States have become extraordinarily active in legislation on the use of drones. For example, several place restrictions on law enforcement use, including Florida. Oregon prohibits a drone operator from using it to fire a bullet, shoot a laser or crash into an aircraft. In North Carolina, “it shall be a Class 1 misdemeanor for any person to fish or to hunt using an unmanned aircraft system,” per N.C. Gen. Stat. Ann. Section 14-401.24. And in Illinois, it is a crime to “use … a drone in a way that interferes with another person’s lawful taking of wildlife or aquatic life,” per Illinois Compiled Statutes, 720 ILCS 5/48-3. But the predominant topic for state legislation on drones has been privacy rights. This article addresses why states are regulating drone privacy, and some specific choices made around the country. Commercial entities intent on adopting drones need to pay close attention to actual and proposed laws on a state-by-state basis, to avoid criminal liability, statutory and liquidated damages, and other major civil liability.

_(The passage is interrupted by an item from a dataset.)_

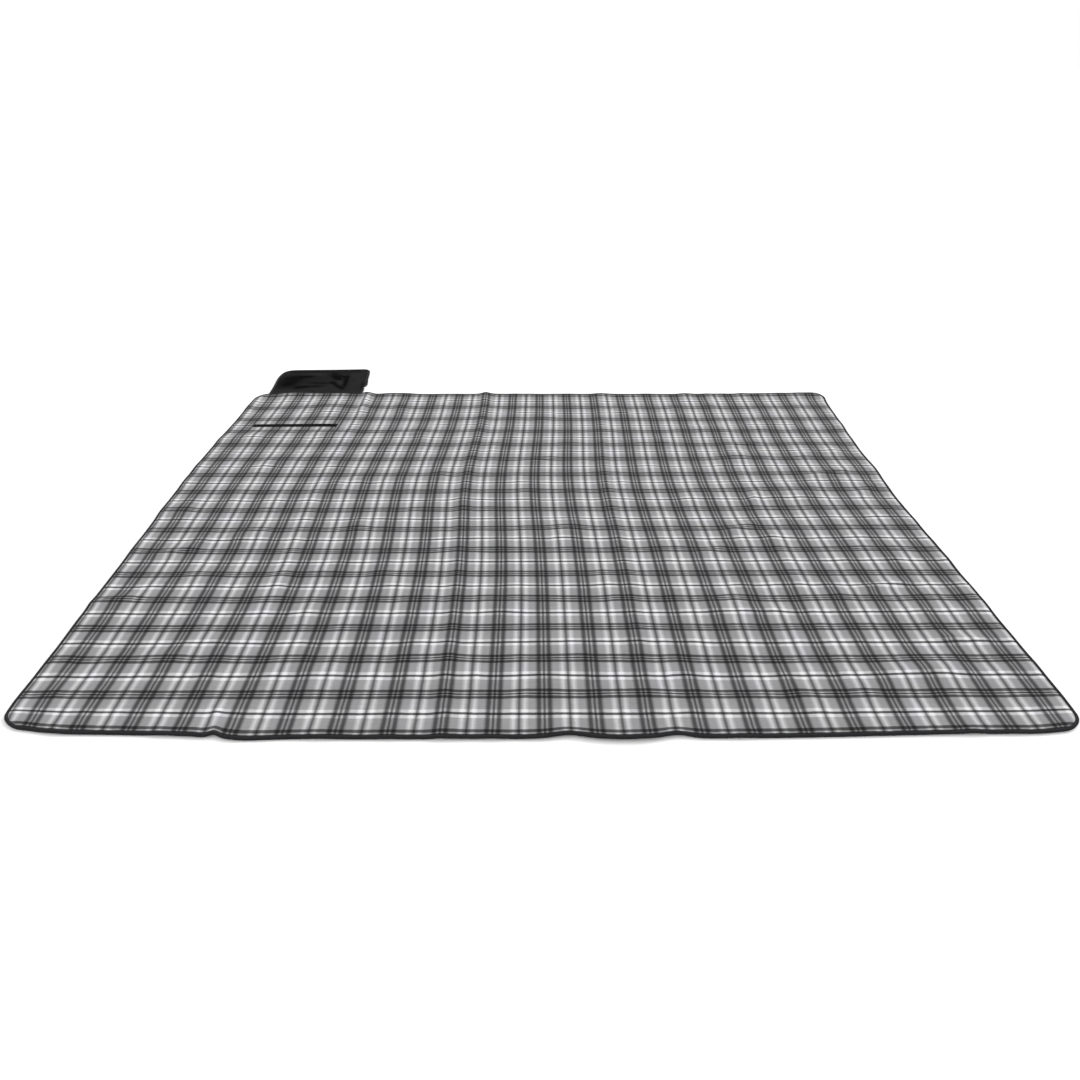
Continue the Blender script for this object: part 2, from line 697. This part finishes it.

The Boring State of Common Law on Visual Surveillance
“Video surveillance is poised for exponential expansion into a new dimension” by way of drones, the court held in Chapdelaine v. Duncan, 2014 BL 349464, 17 (Conn. Super. Ct. Oct. 28, 2014). Yet, state common law has traditionally provided extremely limited privacy rights in connection with actions taken in public or which are available from the public view.